Starfleet's destroyer force are the principal defence against boder violation, piracy and threat forces. The destroyer has minimal science lab facilities, in place having enhanced security and commando facilities. The Akula class are the next level of support above the Okinawa class frigates. Some Akula class have enhanced command and communication facilities to act as either destroyer leaders or command ships for frigate squadrons. On these ships the commanding officers are ranked captain rather than commander. Fleet Yards have constructed Saladin class and her derivatives for decades and pride runs strongly through the workforces who build these defenders of the Federation. Many colonies forge affiliations to ships that last a lifetime in service. Whilst the destroyersof Starfleet lack in the legends of exploration, their achievements in the defence of the Federation more than make up for this.
The Jupp class was a variation of this design, incorporating the twin nacelles in a more conventional side-by-side configuration. Despite the decommissioning or destruction of the earlier Saladin and Hermes class vessels, the design has seen many refits into the twenty-fourth Century, the Akula and Jupp classes set to be part of the fleet well into the middle part of the Century. The destroyers of Starfleet have provided protection for the merchant fleets of the Federation since before its birth.
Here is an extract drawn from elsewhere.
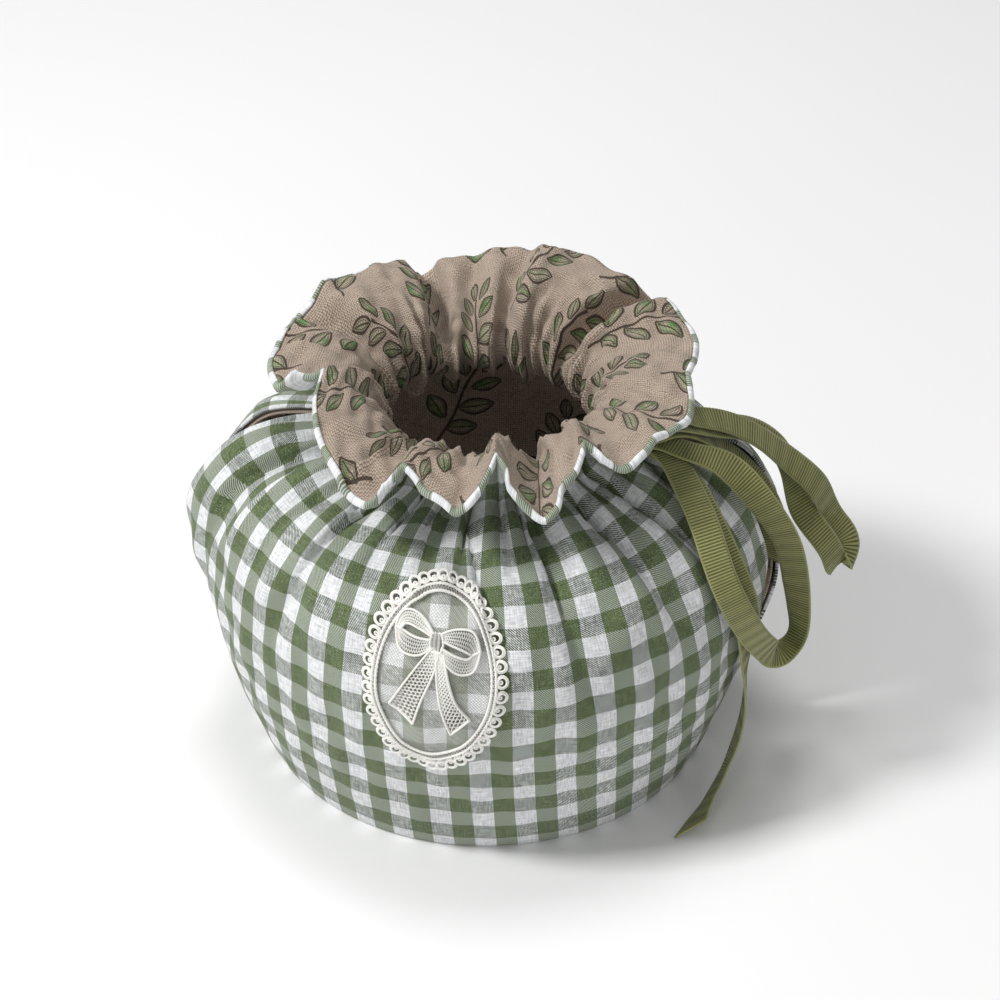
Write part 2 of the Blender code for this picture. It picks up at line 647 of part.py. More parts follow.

With many powerful and influential corporations wanting to ensure are unmolested, pressure is on Federation senators to support the latest increase in destroyer production. After the ISC and Romulans have threatened Federation mercantile trade in recent decades, so destroyer numbers have been increased in response.
Akula class Batch 1 (War Destroyer) and Batch 2 by Andrew Brown.
Akula class and U.S.S. Thresher images by Pheylan.
The Akula class starships were inspired by the Saladin/Hermes class design of Franz Joseph. The Akula class destroyer made it's first appearance in Interplay Games' Starfleet Command as NCC 278-A. This design was the Saladin with an extra nacelle added on the dorsal side to make the now-twin nacelle ship conform to Roddenberry's two nacelle rule. The smaller primary hull was evident in the original design and later represented by a stndad, larger saucer (see Andrew Brown's superb CGI above). The ship made a return in the later Starfleet Command installments and as the Apollo class in Star Trek: Legacy - a possible namechange to comply with copyright, or alternatively an adoption of the class designation of the unseen class from Star Trek: the Next Generation. The use of registry NCC 17706 suggests this, although most of the canon Apollo class are registry 11000-range. My own opinion is that the Apollo class is the Centaur design, being more of the correct 'look' of an NCC 11000 - era starship, although I don't doubt for one second that the Akula class is around for decades after Star Trek VI.